Wednesday, June 8, 2011

I Want You To Come Over, But I Don't Want To Kill You: Hosting Someone With Allergies

More than one person I know has told me that they want me to come over for dinner, but they are afraid to feed me due to my allergies. I cannot speak for everyone, but I can say for myself, I never want anyone to be worried about inviting me over or spending time with me! I thought it might be helpful if I put together a list of some 'helpful hints' when hosting friends with allergies. 

Here are few simple things you can do to enjoy your friend’s company without worry! 

  • Make sure your house is clean, especially areas where a guest may be sleeping.  Dust, mold spores and pet dander are common in homes and also common allergens. Help ensure your guests are comfortable with a few simple preparations:
    •  Provide all freshly cleaned bedding for overnight guests.
    •  Ask any overnight guests if they have allergies to pillows—some people are allergic to feathers, others to latex foam, etc.  If someone has a sever allergy, he/she will most likely offer to bring his/her own pillow. Asking them may help remind them to pack a pillow and it shows are a super fantastic friend and host. 

  • Make your gusts aware of any pets in your home. For someone with a pet allergy, knowing ahead of time can help. For some, it will determine if they can stay overnight or not in your home. 
    • If your guest suggests that you go out to eat instead, or suggests something other than visiting your home, please do not take it personally!
    • Keep an eye on any kids who are visiting your home. Kids are not always as conscientious as adults when it comes to avoiding pets and situations that may cause a reaction.  Do your best to help keep kids away from pets you know they are allergic to and alert their parent/guardian if you think you notice them having a reaction. 

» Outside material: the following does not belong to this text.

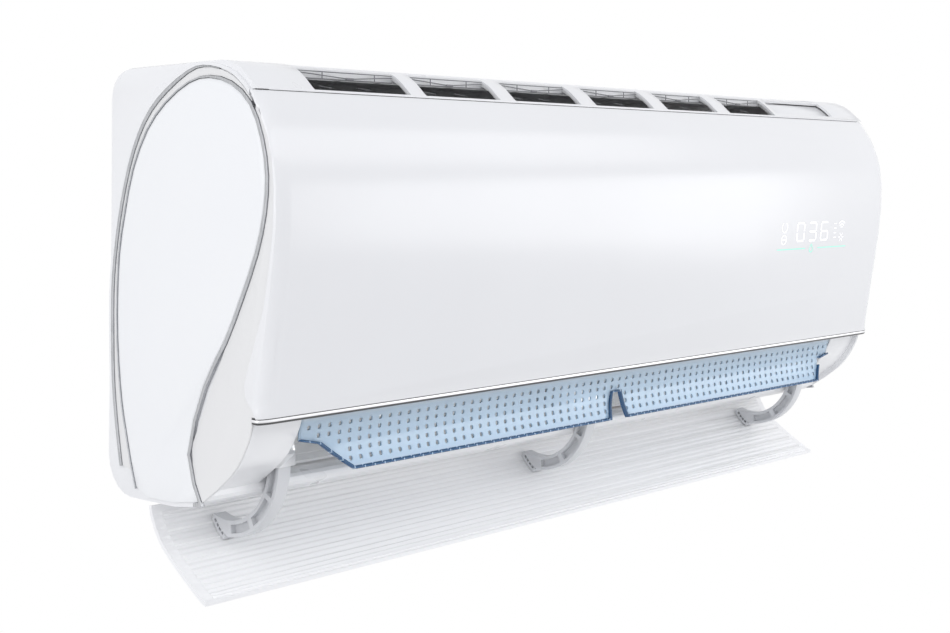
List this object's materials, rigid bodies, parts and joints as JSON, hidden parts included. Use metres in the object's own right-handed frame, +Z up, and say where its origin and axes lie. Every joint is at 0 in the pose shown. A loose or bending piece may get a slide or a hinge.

  • Ask about food allergies before planning your menu. Most of us with food allergies are just as afraid of being a burden on our hosts as our hosts are of feeding us!  Being asked ahead of time can ease some of the fears on for both you and your guests. A few guidelines to help you have the conversation.
    • Be prepared to let your guest know exactly what goes into each of your dishes.  Someone with allergies is not trying to be rude by asking for details, and they are not purposely trying to weasel that secret family recipe out of you.
    • Make sure you ask if there is anything that they cannot have anywhere near their meals. For some with severe allergies, even having an item present on the table can cause a reaction.
    • In my experience, for most people, the list of food allergies is concise and easy to work around.  If you are hosting someone for whom this is not the case, such as someone with a latex allergy or a long list of food allergies, it may help to ask, “I was thinking of making _________ , will that work ok with your allergies?”  as opposed to, “What are your food allergies?”.  I find the former question much easier to answer than to try and laundry list all the foods I can’t eat for someone.
    • Do not be offended if your guest insists on bringing a dish. This may be them trying to be polite, but it may also be them ensuring there is something that they can eat at the meal.  Your efforts to accommodate them will not have gone unnoticed; it’s just a self-defense mechanism.
    • Don’t be afraid to ask a parent to pack a child’s meal.  If you have a child coming to your home and you are nervous about his/her allergies, ask the parent to pack a meal for the child. I do not have kids, but if I did, I know I’d have no problem with that. In fact, I’d feel good doing it and be glad that the parent is thinking of my child’s safety. As an adult, I’m also not offended at all if people ask me to make sure that I bring my own food somewhere. I usually offer to, anyway, just because I don’t like others feeling obligated to navigate my allergies.  

    • Don’t be afraid to ask questions. Though you may want to avoid asking for the gory details what happens when someone reacts to something, I know that, personally, I’m never offended by someone asking questions. When my friends ask me things, it shows they are being concerned and considerate.